Now, this is a great way to boost morale.

It creates a positive atmosphere and culture. In addition, it helps people realize that you see what they’re doing and that you appreciate what they’re doing, and that they are valued. When people feel valued, they want to contribute more and they’re willing to work harder for the organization as a whole.

So this is a really great thing to add to your organization and a great thing, especially on a Friday, for people to look forward to after a long, hard week. So I highly recommend you build a habit of sharing weekly wins.

Your action item for today is very simple.

Just take any one of these five items and implement it this week with your team.

Now given the current situation, I would recommend starting with the daily stand-up or the weekly wins.

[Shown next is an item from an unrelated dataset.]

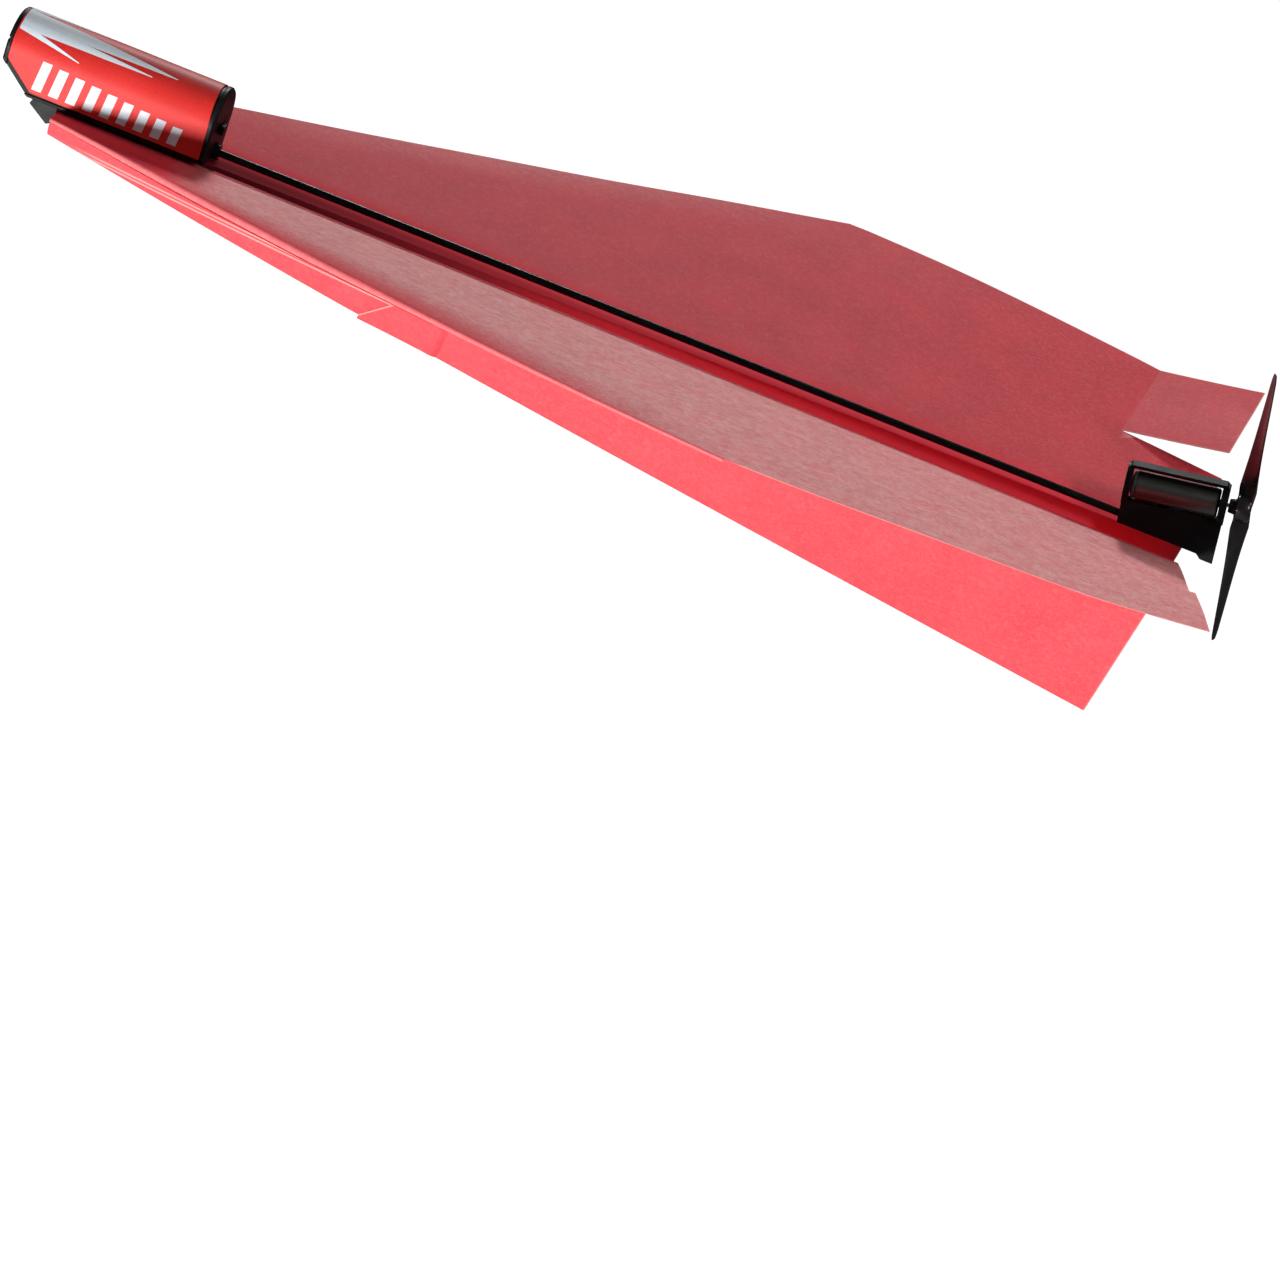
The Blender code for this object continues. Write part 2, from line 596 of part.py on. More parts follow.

Now, the daily stand-up I’ve seen rapidly transform teams and increase the productivity overnight, literally overnight. So it’s very easy to implement and it has a lot of different benefits, accountability, et cetera. But with the additional two questions I’ve added to it, especially given the current situation, it can help to really check in with your team and understand how people are doing working from home.

So if your team is working remotely and this is new to them, I recommend a daily stand-up with a video call and those additional two questions.

Likewise, the weekly wins is a great way to add positivity and encouragement to the end of people’s week. Right now more than ever, people need positivity and encouragement, and that’s a great way to do so, and again, a very easy thing to add.

But regardless of which of these you choose to implement, and I recommend implementing all of them, pick one and implement it this week. You will be amazed at the difference and the impact that just such a simple change can have to the effectiveness of your team.